Senator Graham, a lawyer and former Judge Advocate in the U.S. Air Force, seems to forget that Terry Nichols, Timothy McVeigh, Eric Rudolph were all U.S. citizens and bombing suspects, and were arrested, Mirandized, and found guilty of bomb attacks within our borders.
In light of the civilian sleuths on Reddit fingering the wrong people in photographs (the thread has been removed), the false flag fools (I refuse to link to any of that garbage), the Twitter geniuses who couldn't differentiate between the Czech Republic and Chechnya, the New York Post's incompetence and refusal to recognize their mistakes, or Fox News contributors advocating genocide, let's be glad that our Constitution and laws allow for a more measured, fact based response to any crime as horrific as the Marathon bombings.

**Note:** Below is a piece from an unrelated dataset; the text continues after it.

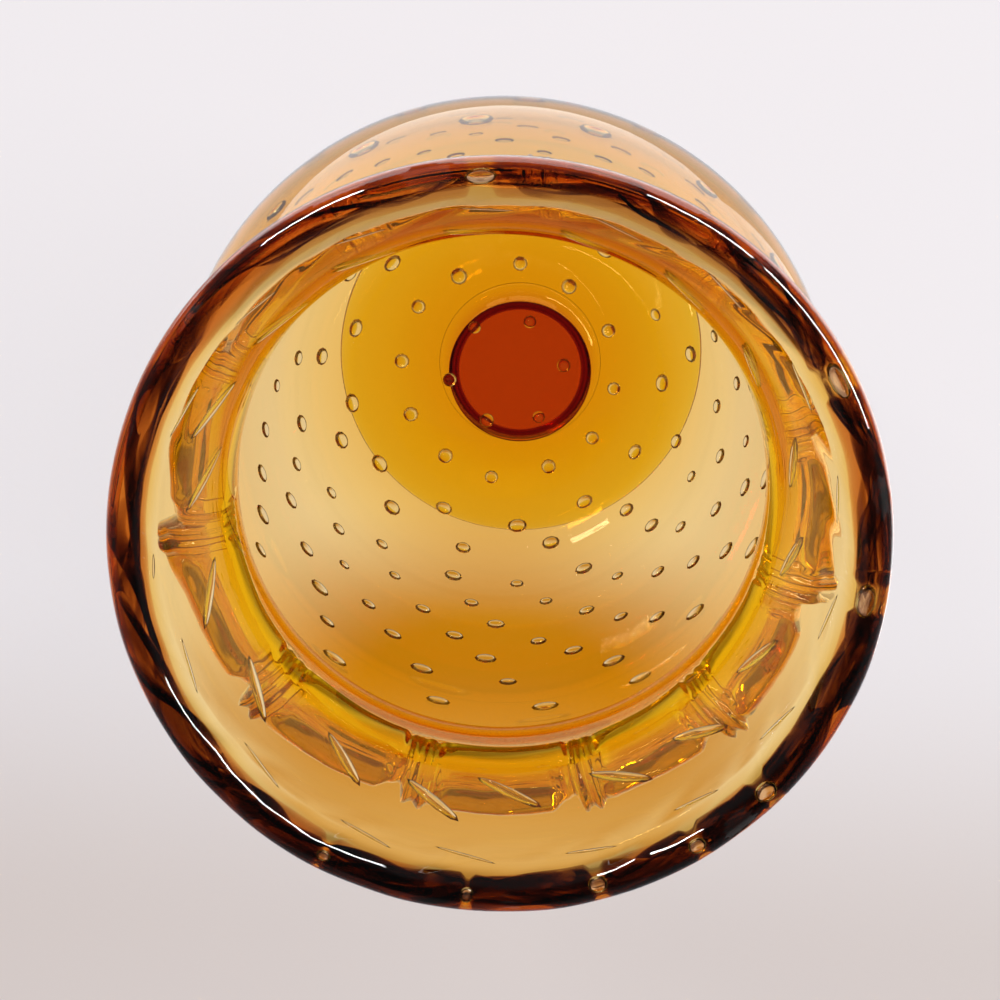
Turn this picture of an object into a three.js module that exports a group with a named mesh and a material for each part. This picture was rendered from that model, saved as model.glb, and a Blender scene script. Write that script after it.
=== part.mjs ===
// Pedestal vase of thick amber glass: a blown bowl with a flared lip and a drawn-in throat, a crimped trail of
// glass wound round the throat as a collar, a short solid stem and a round foot.
// Millimetres, +Z up. The origin lies on the bowl's axis, in the level that the vase stands on.
import * as THREE from "three";

// Driving dimensions: heights are measured from the table, and radii from each piece's own axis.
const HEIGHT = 181.2;

const LIP_RADIUS = 62.8; // outermost point of the lip
const LIP_THICKNESS = 6.4; // fire-polished round bead at the mouth
const LIP_LEAN = 38; // degrees from upright at which the wall reaches the lip
const LIP_SWELL = 0.12; // share of the flare, at its upper end, in which the wall swells to the bead

const THROAT_BORE = 47.8; // inside radius at the narrowest point
const THROAT_HEIGHT = 140;
const THROAT_WALL = 2.2;

const BELLY_RADIUS = 67.8; // outside radius at the widest point
const BELLY_HEIGHT = 90;
const BELLY_WALL = 2.1;

const FLOOR_HEIGHT = 28; // inside of the bowl, on the axis
const FLOOR_FLAT = 30; // radius of the level part of the floor
const FLOOR_THICKNESS = 4.5;
const FLOOR_BLEND = 0.5; // share of the side, at its lower end, in which the floor thins out to the wall

const FOOT_OFF_CENTRE = 3.2; // the hand-set stem and foot stand this far to one side of the bowl's axis
const STEM_TOP_RADIUS = 17.2;
const STEM_WAIST_RADIUS = 14.6;
const STEM_BASE_RADIUS = 20;

const FOOT_RADIUS = 45.4;
const FOOT_CROWN = 11.5; // height of the foot's middle, where the stem stands
const FOOT_EDGE = 5.2; // thickness of its rounded edge
const FOOT_RING_INNER = 27; // the level ring that the vase stands on
const FOOT_RING_OUTER = 41;
const PUNTY_HOLLOW = 1.8; // depth of the hollow polished under the foot

const COLLAR_HEIGHT = 147; // middle of the trail
const COLLAR_DRIFT = 0.9; // the trail climbs and dips by this much on its way round
const COLLAR_START = 2.6; // degrees to the first crimp
const COLLAR_SPACING = [0, 1.8, 3, 4.5, 1.1, -3.4, -4.5, -3.6, -2.7, -1.9, -1]; // degrees off an even spacing
// The trail from one crimp to the next: the share of the way, how far it stands off the neck, and half its height.
// It dips steeply, the jaws pull out two ridges, and then it swells into a bar that thins out again.
const COLLAR_STATIONS = [
  { share: 0, stands: 6.6, half: 6.9 },
  { share: 0.055, stands: 5.8, half: 3.8 },
  { share: 0.1, stands: 10.6, half: 6.2 },
  { share: 0.135, stands: 9.2, half: 4.6 },
  { share: 0.17, stands: 10.8, half: 6 },
  { share: 0.21, stands: 9, half: 4.8 },
  { share: 0.25, stands: 9.4, half: 6.4 },
  { share: 0.34, stands: 8.6, half: 7.4 },
  { share: 0.46, stands: 8.3, half: 7.6 },
  { share: 0.6, stands: 8, half: 7.4 },
  { share: 0.74, stands: 7.7, half: 7.2 },
  { share: 0.88, stands: 7.2, half: 7 },
];

const FUSED_GAP = 0.3; // between the collar and the neck that it is fused to

// Fullness of the bowl's curves: the length of each curve's handle as a share of the span it crosses.
const SIDE_FULLNESS = { floor: 0.58, belly: 0.52 };
const SHOULDER_FULLNESS = { belly: 0.45, throat: 0.42 };
const FLARE_FULLNESS = { throat: 0.45, lip: 0.35 };

// Fineness of the faceted surfaces
const BOWL_SIDES = 60;
const CURVE_STEPS = [9, 8, 17]; // side, shoulder and flare
const BEAD_STEPS = 7;
const FOOT_SIDES = 48;
const STEM_SIDES = 36;
const COLLAR_SECTION_POINTS = 14;

const BELLY_BORE = BELLY_RADIUS - BELLY_WALL;
const BEAD_RADIUS = LIP_THICKNESS / 2;
const BEAD_CENTRE = new THREE.Vector2(LIP_RADIUS - BEAD_RADIUS, HEIGHT - BEAD_RADIUS);
const BOWL_BASE = FLOOR_HEIGHT - FLOOR_THICKNESS;

const at = (radius, height) => new THREE.Vector2(radius, height);

const amber = (color, roughness = 0.04) =>
  new THREE.MeshStandardMaterial({ color, roughness, metalness: 0, transparent: true, opacity: 0.6 });

// A solid of revolution. The profile lists points of radius and height, and starts and ends on the axis.
function turned(name, profile, sides, material) {
  const geometry = new THREE.LatheGeometry(profile, sides);
  geometry.rotateX(Math.PI / 2);
  const mesh = new THREE.Mesh(geometry, material);
  mesh.name = name;
  return mesh;
}

// The inside line of the bowl from the floor's level part to the lip, as three curves end to end.
// Each comes with the wall's thickness at its two ends, and the shares of its way between which it changes.
function insideCurves() {
  const lean = THREE.MathUtils.degToRad(LIP_LEAN);
  const alongLip = at(Math.sin(lean), Math.cos(lean));
  const intoWall = at(-alongLip.y, alongLip.x);
  const lipStart = BEAD_CENTRE.clone().addScaledVector(intoWall, BEAD_RADIUS);
  const sideSpan = at(BELLY_BORE - FLOOR_FLAT, BELLY_HEIGHT - FLOOR_HEIGHT);
  const shoulderSpan = THROAT_HEIGHT - BELLY_HEIGHT;
  const flareSpan = lipStart.y - THROAT_HEIGHT;
  const side = new THREE.CubicBezierCurve(
    at(FLOOR_FLAT, FLOOR_HEIGHT),
    at(FLOOR_FLAT + SIDE_FULLNESS.floor * sideSpan.x, FLOOR_HEIGHT),
    at(BELLY_BORE, BELLY_HEIGHT - SIDE_FULLNESS.belly * sideSpan.y),
    at(BELLY_BORE, BELLY_HEIGHT),
  );
  const shoulder = new THREE.CubicBezierCurve(
    at(BELLY_BORE, BELLY_HEIGHT),
    at(BELLY_BORE, BELLY_HEIGHT + SHOULDER_FULLNESS.belly * shoulderSpan),
    at(THROAT_BORE, THROAT_HEIGHT - SHOULDER_FULLNESS.throat * shoulderSpan),
    at(THROAT_BORE, THROAT_HEIGHT),
  );
  const flare = new THREE.CubicBezierCurve(
    at(THROAT_BORE, THROAT_HEIGHT),
    at(THROAT_BORE, THROAT_HEIGHT + FLARE_FULLNESS.throat * flareSpan),
    lipStart.clone().addScaledVector(alongLip, -FLARE_FULLNESS.lip * flareSpan),
    lipStart,
  );
  return [
    { curve: side, walls: [FLOOR_THICKNESS, BELLY_WALL], from: 0, to: FLOOR_BLEND },
    { curve: shoulder, walls: [BELLY_WALL, THROAT_WALL], from: 0, to: 1 },
    { curve: flare, walls: [THROAT_WALL, LIP_THICKNESS], from: 1 - LIP_SWELL, to: 1 },
  ];
}

// The two skins of the wall, as lists of points from the floor to the lip. The outside is the inside moved out
// square to itself by the wall's thickness, which eases from its value at one end to that at the other.
function wallSkins() {
  const inside = [];
  const outside = [];
  insideCurves().forEach(({ curve, walls, from, to }, index) => {
    for (let step = index ? 1 : 0; step <= CURVE_STEPS[index]; step++) {
      const share = step / CURVE_STEPS[index];
      const point = curve.getPoint(share);
      const along = curve.getTangent(share);
      const wall = THREE.MathUtils.lerp(walls[0], walls[1], THREE.MathUtils.smoothstep(share, from, to));
      inside.push(point);
      outside.push(point.clone().add(at(along.y, -along.x).multiplyScalar(wall)));
    }
  });
  return { inside, outside };
}

// The round bead of the lip, from the outside skin over the top to the inside skin.
function beadArc() {
  const lean = THREE.MathUtils.degToRad(LIP_LEAN);
  const arc = [];
  for (let step = 1; step < BEAD_STEPS; step++) {
    const turn = -lean + (Math.PI * step) / BEAD_STEPS;
    arc.push(at(BEAD_CENTRE.x + BEAD_RADIUS * Math.cos(turn), BEAD_CENTRE.y + BEAD_RADIUS * Math.sin(turn)));
  }
  return arc;
}

function makeBowl(skins) {
  const wall = [...skins.outside, ...beadArc(), ...skins.inside.toReversed()];
  const profile = [at(0, BOWL_BASE), ...wall, at(0, FLOOR_HEIGHT)];
  return turned("bowl", profile, BOWL_SIDES, amber(0xd9962a));
}

// Outside radius of the neck at a height, read off the bowl's outside skin above the belly.
function neckRadius(skins, height) {
  const above = skins.outside.findIndex((point) => point.y > height && point.y > BELLY_HEIGHT);
  const high = skins.outside[above];
  const low = skins.outside[above - 1];
  return THREE.MathUtils.mapLinear(height, low.y, high.y, low.x, high.x);
}

// Degrees round the axis to a crimp. Past the last one it goes on from the first.
function crimpAngle(index) {
  const turns = Math.floor(index / COLLAR_SPACING.length);
  const crimp = index % COLLAR_SPACING.length;
  return COLLAR_START + 360 * (turns + crimp / COLLAR_SPACING.length) + COLLAR_SPACING[crimp];
}

// One cross-section of the collar: a back that follows the neck, and a rounded front.
function collarSection(skins, { stands, half }, middle) {
  const backPoints = 4;
  const frontPoints = COLLAR_SECTION_POINTS - backPoints;
  const section = [];
  for (let step = 0; step < backPoints; step++) {
    const height = middle + half * (1 - (2 * step) / (backPoints - 1));
    section.push(at(neckRadius(skins, height) + FUSED_GAP, height));
  }
  for (let step = 1; step <= frontPoints; step++) {
    const turn = -Math.PI / 2 + (Math.PI * step) / (frontPoints + 1);
    const height = middle + half * Math.sin(turn);
    const bulge = stands * Math.sqrt(Math.cos(turn));
    section.push(at(neckRadius(skins, height) + FUSED_GAP + bulge, height));
  }
  return section;
}

// The collar is its cross-sections set round the axis and skinned, the last one joined to the first.
function makeCollar(skins) {
  const positions = [];
  const faces = [];
  const rings = COLLAR_SPACING.length * COLLAR_STATIONS.length;
  for (let ring = 0; ring < rings; ring++) {
    const crimp = Math.floor(ring / COLLAR_STATIONS.length);
    const station = COLLAR_STATIONS[ring % COLLAR_STATIONS.length];
    const degrees = THREE.MathUtils.lerp(crimpAngle(crimp), crimpAngle(crimp + 1), station.share);
    const angle = THREE.MathUtils.degToRad(degrees);
    const section = collarSection(skins, station, COLLAR_HEIGHT + COLLAR_DRIFT * Math.sin(angle));
    for (const point of section) {
      positions.push(point.x * Math.cos(angle), point.x * Math.sin(angle), point.y);
    }
    const here = ring * section.length;
    const there = ((ring + 1) % rings) * section.length;
    for (let index = 0; index < section.length; index++) {
      const next = (index + 1) % section.length;
      faces.push(here + index, there + next, here + next);
      faces.push(here + index, there + index, there + next);
    }
  }
  const geometry = new THREE.BufferGeometry();
  geometry.setAttribute("position", new THREE.Float32BufferAttribute(positions, 3));
  geometry.setIndex(faces);
  geometry.computeVertexNormals();
  const mesh = new THREE.Mesh(geometry, amber(0xd68a1c));
  mesh.name = "neck_collar";
  return mesh;
}

// The stem draws in below the bowl and spreads on to the foot.
function makeStem() {
  const height = BOWL_BASE - FOOT_CROWN;
  const waist = FOOT_CROWN + 0.62 * height;
  const lower = new THREE.CubicBezierCurve(
    at(STEM_BASE_RADIUS, FOOT_CROWN),
    at(STEM_WAIST_RADIUS + 1.2, FOOT_CROWN + 0.12 * height),
    at(STEM_WAIST_RADIUS, waist - 0.25 * height),
    at(STEM_WAIST_RADIUS, waist),
  );
  const upper = new THREE.QuadraticBezierCurve(
    at(STEM_WAIST_RADIUS, waist),
    at(STEM_WAIST_RADIUS, BOWL_BASE - 0.1 * height),
    at(STEM_TOP_RADIUS, BOWL_BASE),
  );
  const profile = [at(0, FOOT_CROWN), ...lower.getPoints(7), ...upper.getPoints(4).slice(1), at(0, BOWL_BASE)];
  return turned("stem", profile, STEM_SIDES, amber(0xa8380c));
}

// The foot: a level ring to stand on round a shallow polished hollow, a rounded edge, and a crown that rises to
// the stem's base and is level under it.
function makeFoot() {
  const edgeRadius = FOOT_EDGE / 2;
  const crownLevel = STEM_BASE_RADIUS + 0.8;
  const hollow = new THREE.QuadraticBezierCurve(
    at(0, PUNTY_HOLLOW),
    at(0.55 * FOOT_RING_INNER, PUNTY_HOLLOW),
    at(FOOT_RING_INNER, 0),
  );
  const underEdge = new THREE.QuadraticBezierCurve(
    at(FOOT_RING_OUTER, 0),
    at(FOOT_RADIUS, 0),
    at(FOOT_RADIUS, edgeRadius),
  );
  const overEdge = new THREE.CubicBezierCurve(
    at(FOOT_RADIUS, edgeRadius),
    at(FOOT_RADIUS, FOOT_EDGE),
    at(FOOT_RADIUS - FOOT_EDGE, FOOT_EDGE + 0.3),
    at(FOOT_RADIUS - 1.8 * FOOT_EDGE, FOOT_EDGE + 1.1),
  );
  const crown = new THREE.CubicBezierCurve(
    overEdge.v3,
    at(0.65 * FOOT_RADIUS, FOOT_EDGE + 1.9),
    at(crownLevel + 3, FOOT_CROWN - 0.4),
    at(crownLevel, FOOT_CROWN),
  );
  const profile = [
    ...hollow.getPoints(5),
    ...underEdge.getPoints(4),
    ...overEdge.getPoints(6).slice(1),
    ...crown.getPoints(5).slice(1),
    at(0, FOOT_CROWN),
  ];
  return turned("foot", profile, FOOT_SIDES, amber(0xc9760f));
}

const skins = wallSkins();
const vase = new THREE.Group();
vase.name = "pedestal_vase";
const stem = makeStem();
const foot = makeFoot();
for (const piece of [stem, foot]) {
  piece.position.x = -FOOT_OFF_CENTRE;
}
vase.add(makeBowl(skins), makeCollar(skins), stem, foot);

export default vase;
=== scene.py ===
import math

import bmesh
import bpy
from mathutils import Matrix, Vector
from mathutils.geometry import interpolate_bezier


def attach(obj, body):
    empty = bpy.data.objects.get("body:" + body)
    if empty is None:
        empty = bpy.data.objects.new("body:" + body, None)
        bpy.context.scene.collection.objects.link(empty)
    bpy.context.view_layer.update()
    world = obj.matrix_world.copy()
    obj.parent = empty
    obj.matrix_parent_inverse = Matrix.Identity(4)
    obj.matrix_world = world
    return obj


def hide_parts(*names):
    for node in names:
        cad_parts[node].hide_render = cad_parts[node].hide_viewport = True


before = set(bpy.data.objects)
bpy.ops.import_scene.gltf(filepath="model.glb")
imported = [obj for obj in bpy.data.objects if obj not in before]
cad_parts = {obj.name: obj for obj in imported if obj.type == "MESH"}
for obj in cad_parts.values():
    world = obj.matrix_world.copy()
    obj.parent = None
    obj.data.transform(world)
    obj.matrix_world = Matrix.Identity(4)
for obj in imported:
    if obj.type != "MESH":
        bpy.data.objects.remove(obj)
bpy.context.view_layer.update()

MM = 0.001

# Sizes of the vase in millimetres, the same as in the solids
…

The suspect will get his day in court. Both the federal government and the Commonwealth of Massachusetts will have the chance to provide their evidence of his guilt, culled from thousands of hours of investigation by law enforcement. The suspect will be represented by counsel if he so chooses, and that counsel can offer a rebuttal to the evidence and testimony presented against their client. A jury of his peers will render a verdict based upon testimony and evidence, and justice will be served.
If we are a great and just nation, then whatever laws and best practices we apply in our republic on a good day should be the same ones we apply on our worst day.
That is strength tempered by compassion.